There was not a tradition of Modernism in Japan as we understand it in the West, between the Wars or, not surprisingly, for long after. Art Schools were conducted on different lines and Modernism did not figure as something to be either promoted or opposed. The training Katagiri received was strong on manual skill, but not on ideology. So much the better, some would say. But on a fundamental level, whether in Japan or in Britain, to embark on a career as a sculptor involves choices about expression, about feeling. It seems to this writer that Katagiri's orientation as an artist was similar to Thomson's at an early stage, even before they met. In the 1980s when he had reached maturity, and had graduated from his university art course, a remarkable resurgence of working in stone had begun. It centred on the series of gatherings - symposia or concours - already mentioned. On the evidence available, these events in Japan seem to have resulted in a huge number of works in stone, many of massive size. This was the context in which Katagiri established himself and in which Thomson also participated after 1989. It was not a context that encouraged delicacy of expression, but both of our sculptors achieved it with optical grace, precision and economy, among many bombastic and extravagant creations around them. They did so in the different ways their own individuality dictated - Katagiri the more rugged, closer if you like to the nature of quarried stone, Thomson intent on taming the stone to serve her purposes of delicate construction and complex optical sensation, which sometimes strain the natural propensities of the material to the limit.

In this exhibition the sculptors show the relatively small-scale works (portable, anyway!) which have had to predominate since they have been in Scotland. On this scale, the difference between them is in a way less, but the complementarity more obvious. The temptation to see these works as male and female is irresistible, especially as Katagiri likes to work in basalt or black granite, Thomson in Carrara marble or onyx. Katagiri is the more sensuous, his expression sharper, Thomson more measured and contained, constrained even, by her carefully calculated spatial conceptions. Space is highly important to her, since she sees it, as she says, as a 'theatre set for life'. We may hazard that for Katagiri, mass is even more important.

The modest scale of their current work should not obscure their past achievements. Hopefully evidence of their work in Japan will be available to visitors to this exhibition. This will show the origins of both of them in the context so briefly described here, and will remind us that Kate Thomson yields nothing to her husband in boldness, a remarkable thing in the very different cultural climate of his country.

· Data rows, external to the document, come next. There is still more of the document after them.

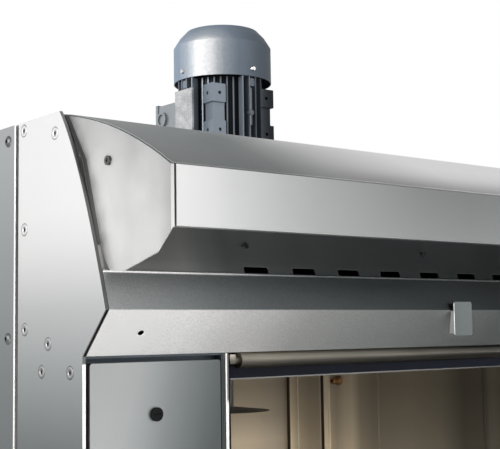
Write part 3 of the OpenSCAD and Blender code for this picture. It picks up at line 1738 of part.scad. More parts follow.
// Brackets on the right column with the hinge pins
bracket_t = 6;
bracket_h = 14;
pin_proud = 2;
pin_l = bracket_h + knuckle_h + pin_proud;

module hinge_brackets() {
  color("gray") {
    for (z = hinge_zs) {
      // Pin through the knuckle
      translate([hinge_x, hinge_y, z - bracket_h]) cylinder(r = hinge_pin_d / 2, h = pin_l);
      // Arm under the knuckle
      box(hinge_x - knuckle_r, hinge_x + knuckle_r, hinge_y - knuckle_r, front_y - gap,
          z - bracket_h, z - 2 * gap);
      // Foot against the cover
      box(hinge_x - knuckle_r, hinge_x + leaf_l, front_y - gap - bracket_t, front_y - gap,
          z - bracket_h - knuckle_h,
          z - 2 * gap);
    }
  }
}

levelling_feet();
base_frame();
floor_pan();
entry_ramp();
chamber_side_walls();
fan_baffle();
chamber_ceiling();
fan_space_back();
air_guides();
insulation();
heating_elements();
fan_guard();
fan_motor();
body_frame();
side_panels();
back_panel();
roof_panel();
front_side_plates();
side_screws();
column_posts();
left_cover();
plain_covers();
control_panel();
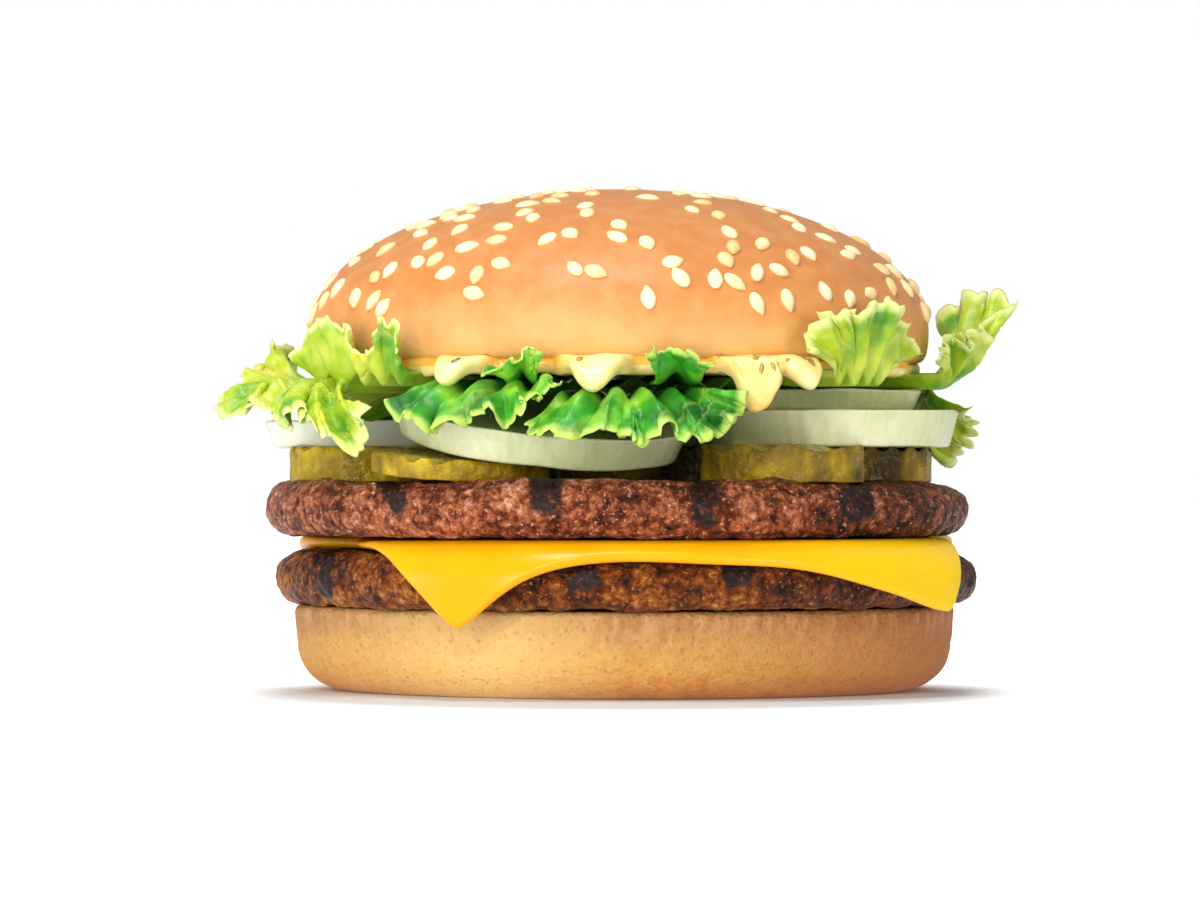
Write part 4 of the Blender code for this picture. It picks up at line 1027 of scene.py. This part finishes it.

So where do Thomson and Katagiri stand in the context of British art now? Happily for them their two decades in Japan removed them from the fashion-conscious changeability of the London art world during that period. While neither of them is opposed to using devices outside their material, like artificial light and sound, these have never been used for fashionable effect. Their essence is in their material, as essential to them as it ever was to Moore or Hepworth. Some might see this as reversionary, if not reactionary. But after this long period while they were away from the Western art circus, we would do much better to see their work as Post-Modernist, in which they are under no historic necessity to take notice of the recent Western past. For us the work comes without ideological or stylistic baggage, as a salutary reminder of fundamental qualities of sculpture. Nothing can be more cool than that.